PDF add notes permission

Type

bool

ok_to_change

PDF change permission

Whether PDF can be modified or not. Modifications include:
  • Inserting, Deleting, Rotating pages.

  • Commenting, filling in form fields, and signing existing signature fields.

Type

bool

ok_to_copy

PDF copy permission.

Whether pdf content can be copied or not.

Note

PDF copy permission is required for extraction of text and images from document.

Type

bool

ok_to_print

PDF print permission.

Whether document can be printed or not.

Type

bool

pdf_version

version of PDF standard pdf comply with

Type

float

text(self, start=0, end=- 1, control=None)

Parse and extract UTF-8 decoded text from given page range.

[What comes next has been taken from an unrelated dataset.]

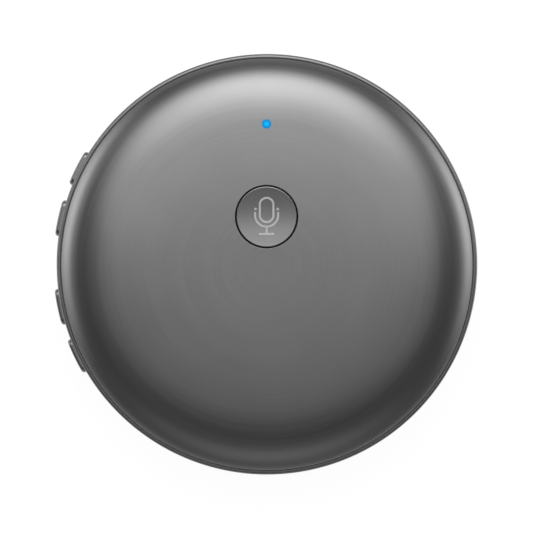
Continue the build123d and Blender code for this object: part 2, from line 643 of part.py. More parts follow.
def make_side_switch(angle):
    body = Pos(31.85, 0, 0) * rounded_block(2.3, 4.6, 6.4, BOARD_Z, 0.2)
    low, top = PLUNGER_LOW_Z - 0.1, PLUNGER_TOP_Z + 0.1
    depth = SHOULDER_DEPTH + KEY_TRAVEL + 2 * FIT
    chamber = Pos(SHOULDER_TIP_R + FIT - depth / 2, 0, 0) * block(depth, 3.1, low, top)
    mouth = Pos(BOARD_R, 0, 0) * block(2.0, 1.8, low, top)
    return Rot(0, 0, angle) * (body - chamber - mouth)


def make_side_plunger(angle):
    """Stepped plunger: its shoulder stays in the switch's chamber."""
    low, top = PLUNGER_LOW_Z, PLUNGER_TOP_Z
    shoulder = Pos(SHOULDER_TIP_R - SHOULDER_DEPTH / 2, 0, 0) * block(SHOULDER_DEPTH, 2.8, low, top)
    nose_length = KEY_BOSS_R - SHOULDER_TIP_R
    nose = Pos(KEY_BOSS_R - nose_length / 2, 0, 0) * block(nose_length, 1.6, low, top)
    return Rot(0, 0, angle) * (shoulder + nose)


# ---- all nodes ----------------------------------------------------------------------------------
nodes = {
    "top_cover": make_top_cover(),
    "inner_frame": make_inner_frame(),
    "lower_case": make_lower_case(),
    "seam_gasket": make_seam_gasket(),
    "foot_ring": make_foot_ring(),
    "case_screws": make_case_screws(),
    "main_board": make_main_board(),
    "board_screws": make_board_screws(),
    "shield_can": make_shield_can(),
    "processor": make_chip(11.0, 11.0, 0.9, -3.5, -12.0),
    "memory_chip": make_chip(6.0, 9.0, 0.8, 6.5, -12.0),
    "power_chip": make_chip(5.0, 5.0, 0.9, 14.5, 3.5),
    "audio_chip": make_chip(4.0, 4.0, 0.8, -14.5, 3.5),
    "inductor": make_inductor(),
    "led_chip": make_led_chip(),
    "light_pipe": make_light_pipe(),
    "battery": make_battery(),
    "battery_pad": make_battery_pad(),
    "battery_flex": make_battery_flex(),
    "battery_connector": make_battery_connector(),
    "speaker": make_speaker(),
    "speaker_cone": make_speaker_cone(),
    "speaker_gasket": make_speaker_gasket(),
    "speaker_mesh": make_speaker_mesh(),
    "speaker_contacts": make_speaker_contacts(),
    "usb_port": make_usb_port(),
    "usb_tongue": make_usb_tongue(),
    "antenna": make_antenna(),
    "antenna_contact": make_antenna_contact(),
    "mic_button": make_mic_button(),
    "mic_button_carrier": make_mic_button_carrier(),
    "main_switch": make_main_switch(),
    "main_switch_plunger": make_main_switch_plunger(),
}
for name, angle in MIC_ANGLES.items():
    nodes[name + "_mic"] = make_mic(angle)
    nodes[name + "_mic_boot"] = make_mic_boot(angle)
for name, angle in KEY_ANGLES.items():
    nodes[name + "_key"] = make_side_key(angle)
    nodes[name + "_switch"] = make_side_switch(angle)
    nodes[name + "_plunger"] = make_side_plunger(angle)

os.makedirs("parts", exist_ok=True)
for name, shape in nodes.items():
    if isinstance(shape, list):
        shape = Compound(children=shape)
    export_step(shape, f"parts/{name}.step")
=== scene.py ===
# %% [markdown]
# # A handheld translator
# The object is a round metal puck: a domed cover, a lower case, a dished push-to-talk button, a
# status light, four side keys and a charging port. The CAD model is already packed with its bodies
# and joints, so this file only makes the looks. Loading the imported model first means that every
# new piece can take its place and size from the node that it stands for.

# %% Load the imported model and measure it
import json
from math import acos, asin, atan2, cos, degrees, hypot, pi, radians, sin, sqrt, tan, tau

import bmesh
import bpy
from mathutils import Matrix, Vector
from mathutils.geometry import interpolate_bezier


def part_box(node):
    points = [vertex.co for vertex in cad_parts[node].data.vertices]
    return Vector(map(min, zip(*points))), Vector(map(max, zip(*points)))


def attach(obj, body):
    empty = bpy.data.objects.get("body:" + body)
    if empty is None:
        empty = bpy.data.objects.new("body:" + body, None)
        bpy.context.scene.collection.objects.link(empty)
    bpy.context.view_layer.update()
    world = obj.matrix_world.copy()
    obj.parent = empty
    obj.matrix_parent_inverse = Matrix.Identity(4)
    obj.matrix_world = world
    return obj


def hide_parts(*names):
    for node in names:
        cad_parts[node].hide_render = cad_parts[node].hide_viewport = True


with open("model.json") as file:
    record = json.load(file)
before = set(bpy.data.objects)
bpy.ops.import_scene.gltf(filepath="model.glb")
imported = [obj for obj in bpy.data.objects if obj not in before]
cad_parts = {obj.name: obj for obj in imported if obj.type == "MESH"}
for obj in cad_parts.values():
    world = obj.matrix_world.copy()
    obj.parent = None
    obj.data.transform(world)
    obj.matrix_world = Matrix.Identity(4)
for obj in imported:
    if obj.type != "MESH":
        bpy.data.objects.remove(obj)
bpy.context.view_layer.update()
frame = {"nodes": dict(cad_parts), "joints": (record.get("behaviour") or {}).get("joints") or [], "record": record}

MM = 0.001  # the frame is in metres, and the pieces below are modelled in millimetres
scene = bpy.context.scene


def box_mm(node):
    """Lowest and highest corner of a CAD node, in millimetres."""
    low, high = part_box(node)
    return low / MM, high / MM


# %% [markdown]
# ## Sizes
# The driving sizes come from the frame: the puck's radius, the cover's crown and edge, the button
# and the light. The sizes that no box can give, such as a wall or a rounding, are named in
# millimetres just before the piece that has them.

# %% Driving sizes
cover_low, cover_high = box_mm("top_cover")
case_low, case_high = box_mm("lower_case")
button_low, button_high = box_mm("mic_button")
light_low, light_high = box_mm("light_pipe")

BODY_R = case_high.x
CASE_BASE_Z = case_low.z
RIM_Z = case_high.z
COVER_R = cover_high.x
COVER_EDGE_Z = cover_low.z
CROWN_Z = cover_high.z
BUTTON_Y = (button_low.y + button_high.y) / 2
BUTTON_R = (button_high.x - button_low.x) / 2
BUTTON_TOP_Z = button_high.z
LAND_Z = button_low.z  # a flat land under the cover, round the button
LIGHT_Y = (light_low.y + light_high.y) / 2
LIGHT_TIP_Z = light_high.z
FOOT_TOP_Z = box_mm("foot_ring")[1].z
FULL_TURN_STEPS = 256  # steps of a full turn on the large pieces
WELD = 0.0005  # points closer than this are one point

print("puck radius", round(BODY_R, 2), "crown", round(CROWN_Z, 2), "button at", round(BUTTON_Y, 2))

# %% [markdown]
# ## Materials
# A finish starts from what the real surface is. One function turns the hex colours that a maker
# would write down into linear values, and one adds a node. Patterns read Object coordinates, so
# they stay on the piece from every side, and their scale comes from a size in millimetres.

# %% Colour and node helpers


def hex_colour(code):
    """Linear RGBA from an sRGB hex value such as #7b7b7f."""
    channels = [int(code[place : place + 2], 16) / 255 for place in (1, 3, 5)]
    return [c / 12.92 if c <= 0.04045 else ((c + 0.055) / 1.055) ** 2.4 for c in channels] + [1.0]


def add(tree, kind, inputs=None, **settings):
    """Add a shader node with its settings, and give inputs values or links from other sockets."""
    node = tree.nodes.new("ShaderNode" + kind)
    for name, value in settings.items():
        setattr(node, name, value)
    for name, value in (inputs or {}).items():
        if isinstance(value, bpy.types.NodeSocket):
            tree.links.new(value, node.inputs[name])
        else:
            node.inputs[name].default_value = value
    return node


def new_material(name):
    """A node material with no nodes in it yet."""
    material = bpy.data.materials.new(name)
    material.use_nodes = True
    material.node_tree.nodes.clear()
    return material, material.node_tree


def per_mm(size):
    """Texture scale for a pattern whose features are this many millimetres apart."""
    return 1 / (size * MM)


print("mid grey is", [round(c, 3) for c in hex_colour("#777777")[:3]])

# %% [markdown]
# ### Turned and anodised aluminium
# The cover and the button's cap are turned on a lathe, so they carry very fine grooves round
# their own axis, which anodising leaves satin. A noise that is stretched round the axis does it:
# the distance from the axis is one coordinate, and the direction from the axis gives the other two
# with a much lower scale, so that a ring hardly changes along its way and closes without a seam.
# The eye reads it as a soft sheen with faint rings in it. Real grooves are about 0.05 mm apart.
# They are drawn at 0.5 mm, because finer ones would be lost between the picture's pixels.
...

Extracted text can be adjusted using control parameter.

Parameters
  • start (int) – index of first page to extract

  • end (int) – index of last page to extract

  • control (TextControl, optional) – An TextControl object, use to control the format of extacted text. (default is None which implies text will be extracted using default values from TextControl class)

Returns

a ‘UTF-8’ decoded str object containing all the extracted text.

Return type

str

Note

This method is almost similar to text_bytes(), the only difference is that it decodes the extracted bytes in UTF-8 with ‘ignore’ (codecs.ignore_errors()) decoding error handler.

See also

Page.text()

TextOutput()

PDF to Text output device with caching support.

text_bytes(self, int start=0, int end=-1, TextControl control=None)

Parse and extract text from given page range.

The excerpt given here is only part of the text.